For about the first half of CARNAGE, I was right there with it, loving the verbal four-way fencing match carefully orchestrated and choreographed by director Roman Polanski. But there came a point where Nancy and Alan attempt to leave for maybe the third time, where my mind went numb and my ears turned every voice into white noise. After doublechecking with my doctor that I didn't have rabies, I realized that the film had simply worn me down. The women come off as only slightly less grating than the men. I was especially mesmerized by Kate Winslet's work here as someone who clearly wants to be a peacemaker, but can't control herself when she feels slighted or marginalized. I've never seen Foster quite as... fussy and domesticated as she is here, but in the end I felt for her the most. She wants something resembling justice for her son, which seems unreasonable but I'm guessing most parents feel this way.

Probably most miscast is Reilly as a male pig trapped in the bottom of a sweet-natured liberal. Waltz's character seems to take great pride in peeling back the layers of Michael's persona until he's revealed as the true bastard that he is. Overall, the acting and the writing in CARNAGE is too good to outright dismiss, but even with such a brief running time, it wore me out in ways I don't think it's designed to. I think we're supposed to be shocked, but other than the vomit scene, I really wasn't. Perhaps what killed my interest by the end of the story was that I didn't care how or if things wrapped up. But I will never get tired of watching three of my favorite Oscar-winning and one Oscar-nominated actor in a film by an Oscar-winning director. If you're into viewing a pure acting exercise, CARNAGE will probably make you very happy; it made me about half happy, or slap happy—somewhere in there.
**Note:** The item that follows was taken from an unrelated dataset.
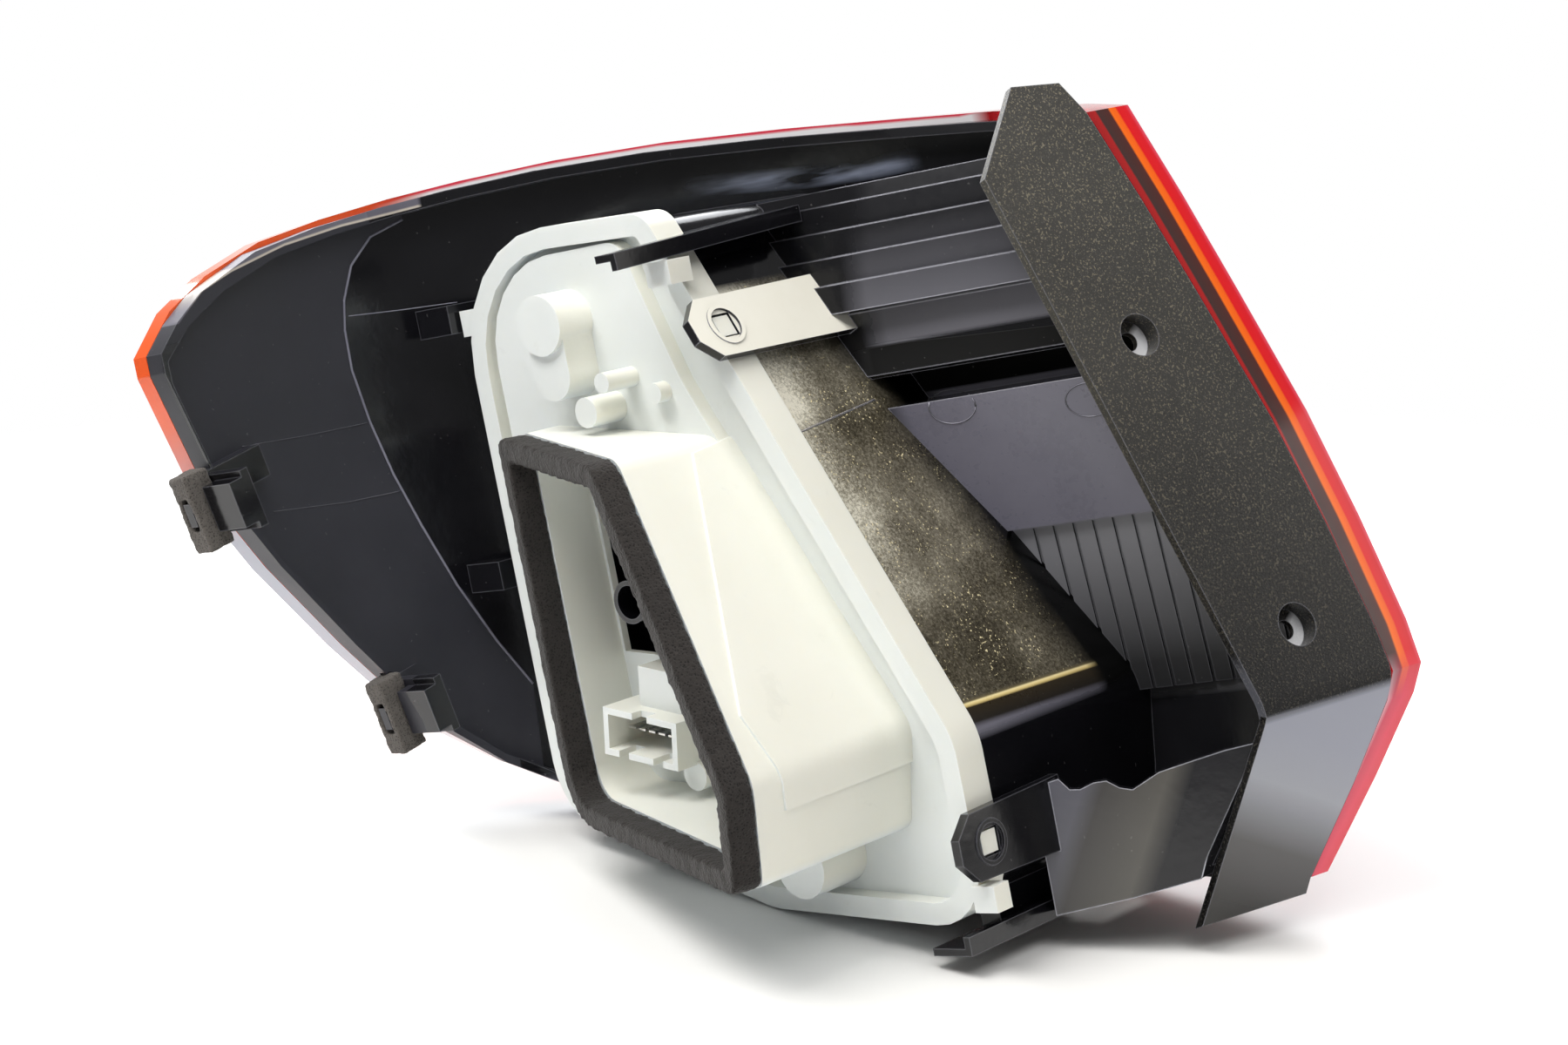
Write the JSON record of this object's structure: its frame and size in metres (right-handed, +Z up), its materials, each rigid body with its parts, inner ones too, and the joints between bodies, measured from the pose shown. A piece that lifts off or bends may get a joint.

I'm not sure I want all of my celebrity biographies done in the same fashion as director Angelina Maccarone's THE LOOK examines the career of Charlotte Rampling, but for some reason this impressionistic take on the standard actor documentary works for its subject. Rampling is a deep thinker, and I think her film choices (for the most part) prove that. So rather than simply interview the actress, Maccarone puts her in settings with some of her closest friends and family (including author-director Paul Auster, photographer Peter Lindbergh and artist Juergen Teller) and simply have them talk on various subjects, such as age, exposure, beauty, resonance, taboo, desire, demons, death and love.

The director uses clips from some of Rampling's better-know and most controversial movies to illustrate the points being discussed, and the result feels like an endless, late-night conversation over bottles of wine with a fascinating and talents woman. And what clips! THE DAMNED, THE NIGHT PORTER, STARDUST MEMORIES, SWIMMING POOL, GEORGY GIRL, HEADING SOUTH, THE VERDICT, UNDER THE SAND, and MAX MON AMOUR are all represented here.
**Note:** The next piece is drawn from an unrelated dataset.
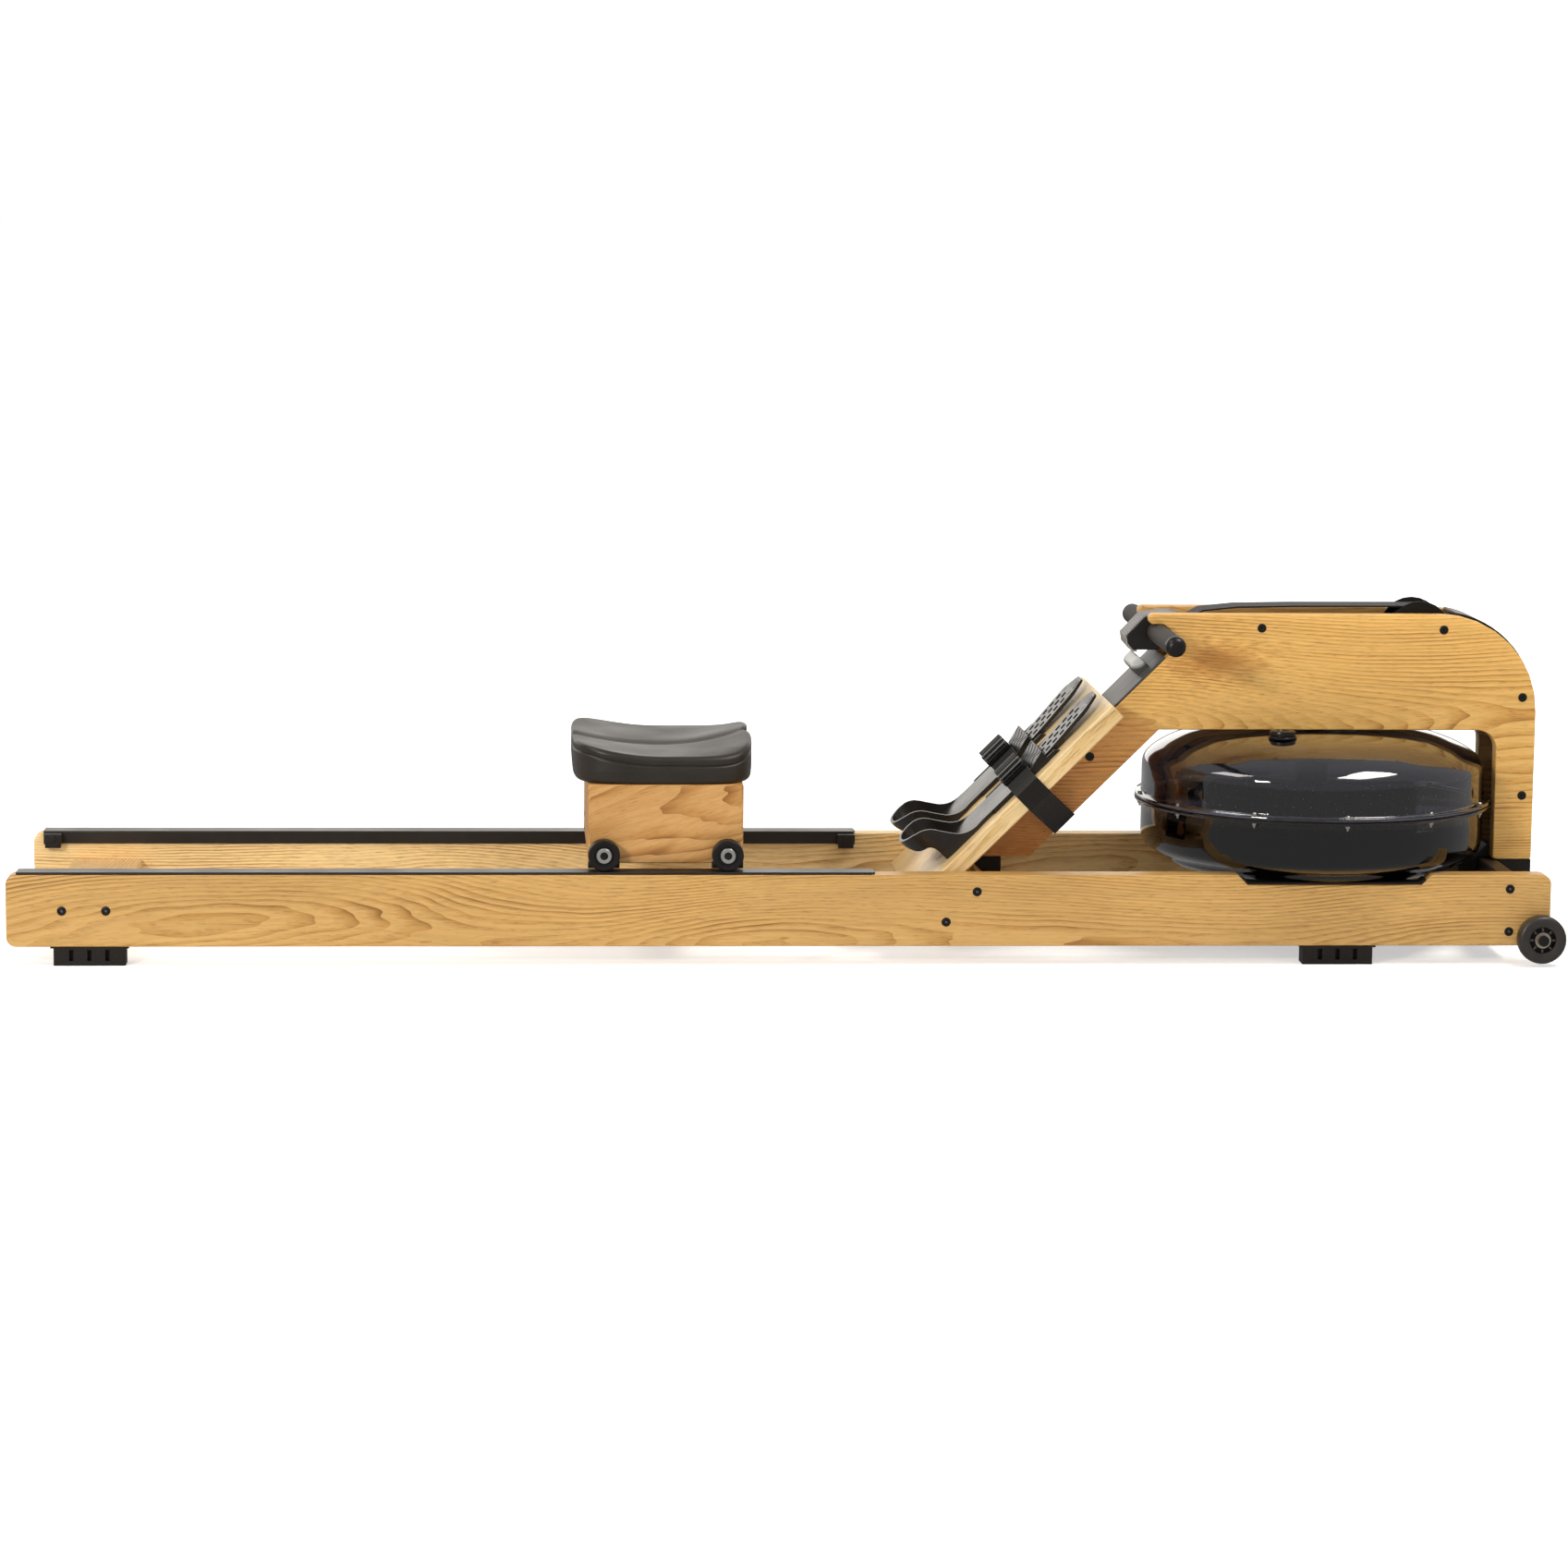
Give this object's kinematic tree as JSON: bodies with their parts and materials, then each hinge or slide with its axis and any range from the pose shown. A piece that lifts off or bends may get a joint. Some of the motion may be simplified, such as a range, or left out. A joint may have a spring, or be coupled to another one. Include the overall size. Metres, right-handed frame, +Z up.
{
  "type": "water rowing machine",
  "caption": "Wooden rowing machine with a sliding seat, adjustable foot plates, a strap handle and a clear water tank with a paddle.",
  "frame": {"origin": "middle of the base, on the floor", "axes": "+X along the rails towards the tank, +Y towards the rower's left, +Z up"},
  "size_m": [2.1184, 0.497, 0.4829],
  "materials": {
    "oak": "clear satin oil on oak",
    "pale_oak": "clear satin oil on pale oak",
    "dark_plastic": "satin moulded black",
    "rubber": "matt black",
    "black_steel": "black coated steel",
    "black_alloy": "dark anodised",
    "bright_steel": "bright",
    "webbing": "woven black webbing",
    "grey_webbing": "woven grey webbing",
    "smoked_plastic": "clear smoked plastic",
    "seat_foam": "moulded black foam skin"
  },
  "bodies": {
    "frame": {"rail_right": "oak", "rail_left": "oak", "deck_panel_right": "oak", "deck_panel_left": "oak", "rear_cross_member": "pale_oak", "middle_cross_member": "pale_oak", "front_cross_member": "pale_oak", "footboard": "pale_oak", "tank_liner_right": "rubber", "tank_liner_left": "rubber", "foot_rear_right": "rubber", "foot_rear_left": "rubber", "foot_front_right": "rubber", "foot_front_left": "rubber", "tank_gasket": "rubber", "track_right": "black_alloy", "track_left": "black_alloy", "rear_leg_bracket": "black_steel", "front_leg_bracket": "black_steel", "bearing_plate": "black_steel", "wheel_axle_right": "bright_steel", "wheel_axle_left": "bright_steel", "deck_spacer_upper": "bright_steel", "deck_spacer_lower": "bright_steel", "deck_spacer_rear": "bright_steel", "pulley_axle": "bright_steel", "slope_cover": "dark_plastic", "back_cover": "dark_plastic", "foot_bridge_right": "dark_plastic", "foot_bridge_left": "dark_plastic", "buckle_right": "dark_plastic", "buckle_left": "dark_plastic", "front_roller": "dark_plastic", "cord_roller": "dark_plastic", "fill_plug": "dark_plastic", "foot_strap": "webbing", "recoil_cord": "webbing", "pull_strap": "grey_webbing", "tank_upper_shell": "smoked_plastic", "tank_lower_shell": "smoked_plastic"},
    "seat": {"seat_pad": "seat_foam", "seat_block": "oak", "seat_axle_rear": "bright_steel", "seat_axle_front": "bright_steel"},
    "seat_roller_rear_right_body": {"seat_roller_rear_right": "rubber"},
    "seat_roller_rear_left_body": {"seat_roller_rear_left": "rubber"},
    "seat_roller_front_right_body": {"seat_roller_front_right": "rubber"},
    "seat_roller_front_left_body": {"seat_roller_front_left": "rubber"},
    "handle": {"handle_bar": "bright_steel", "grip_right": "rubber", "grip_left": "rubber", "handle_yoke": "dark_plastic"},
    "pulley_body": {"deck_pulley": "dark_plastic"},
    "drum_body": {"strap_drum": "dark_plastic"},
    "paddle_body": {"paddle": "smoked_plastic", "drive_shaft": "bright_steel"},
    "wheel_right_body": {"transport_wheel_right": "rubber"},
    "wheel_left_body": {"transport_wheel_left": "rubber"},
    "foot_plate_right_body": {"foot_plate_right": "dark_plastic"},
    "foot_plate_left_body": {"foot_plate_left": "dark_plastic"}
  },
  "joints": [
    {"name": "seat_slide", "type": "slide", "parent": "frame", "child": "seat", "axis": [1, 0, 0], "range_m": [-0.725, 0.145]},
    {"name": "handle_pull", "type": "slide", "parent": "frame", "child": "handle", "axis": [-1, 0, 0], "range_m": [0, 1.1], "deforming": ["pull_strap"]},
    {"name": "pulley_spin", "type": "hinge", "parent": "frame", "child": "pulley_body", "pos_m": [0.88175, 0, 0.4382], "axis": [0, 1, 0], "continuous": true},
    {"name": "drum_spin", "type": "hinge", "parent": "frame", "child": "drum_body", "pos_m": [0.74175, 0, 0.4], "axis": [0, 0, 1], "continuous": true},
    {"name": "paddle_spin", "type": "hinge", "parent": "frame", "child": "paddle_body", "pos_m": [0.74175, 0, 0.2], "axis": [0, 0, 1], "continuous": true},
    {"name": "wheel_right_spin", "type": "hinge", "parent": "frame", "child": "wheel_right_body", "pos_m": [1.02605, -0.215, 0.0373], "axis": [0, 1, 0], "continuous": true},
    {"name": "wheel_left_spin", "type": "hinge", "parent": "frame", "child": "wheel_left_body", "pos_m": [1.02605, 0.215, 0.0373], "axis": [0, 1, 0], "continuous": true},
    {"name": "foot_plate_right_slide", "type": "slide", "parent": "frame", "child": "foot_plate_right_body", "axis": [0.7071, 0, 0.7071], "range_m": [-0.029, 0.0145]},
    {"name": "foot_plate_left_slide", "type": "slide", "parent": "frame", "child": "foot_plate_left_body", "axis": [0.7071, 0, 0.7071], "range_m": [-0.029, 0.0145]},
    {"name": "roller_rear_right_spin", "type": "hinge", "parent": "seat", "child": "seat_roller_rear_right_body", "pos_m": [-0.25625, -0.184, 0.149], "axis": [0, 1, 0], "continuous": true},
    {"name": "roller_rear_left_spin", "type": "hinge", "parent": "seat", "child": "seat_roller_rear_left_body", "pos_m": [-0.25625, 0.184, 0.149], "axis": [0, 1, 0], "continuous": true},
    {"name": "roller_front_right_spin", "type": "hinge", "parent": "seat", "child": "seat_roller_front_right_body", "pos_m": [-0.08825, -0.184, 0.149], "axis": [0, 1, 0], "continuous": true},
    {"name": "roller_front_left_spin", "type": "hinge", "parent": "seat", "child": "seat_roller_front_left_body", "pos_m": [-0.08825, 0.184, 0.149], "axis": [0, 1, 0], "continuous": true}
  ],
  "couplings": [
    {"joint": "roller_rear_right_spin", "follows": "seat_slide", "rad_per_m": 46.512},
    {"joint": "roller_rear_left_spin", "follows": "seat_slide", "rad_per_m": 46.512},
    {"joint": "roller_front_right_spin", "follows": "seat_slide", "rad_per_m": 46.512},
    {"joint": "roller_front_left_spin", "follows": "seat_slide", "rad_per_m": 46.512},
    {"joint": "pulley_spin", "follows": "handle_pull", "rad_per_m": -27.1},
    {"joint": "drum_spin", "follows": "handle_pull", "rad_per_m": -26.667}
  ]
}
Rampling's intelligence seeps into every frame of THE LOOK, but I never got the sense that she was unaware that the camera was always on her even when she was supposed to be relaxed and kicking back with her grown children or opening up what sound like private conversations to the director. But it's still wonderful to hear her discuss what it is exactly that made her considered a great beauty when she was younger or how nothing in her sexual life was considered taboo, unlike many of her films. She has a clear sense of her place in the film world, and is very honest about where her career went (and didn't) as she got older. Disappointingly, there's no mention of ZARDOZ or ORCA anywhere in this movie—perhaps on the director's cut DVD.

I'm not sure if casual fans of Rampling will find this profile quite as gripping as die-hard admirers, but there is something about her philosophies on life, love and death that are worth hearing, even if you've never seen a single one of her films. Film lovers are going to devour this, however, and that's what matters; there's quite a lot to love here.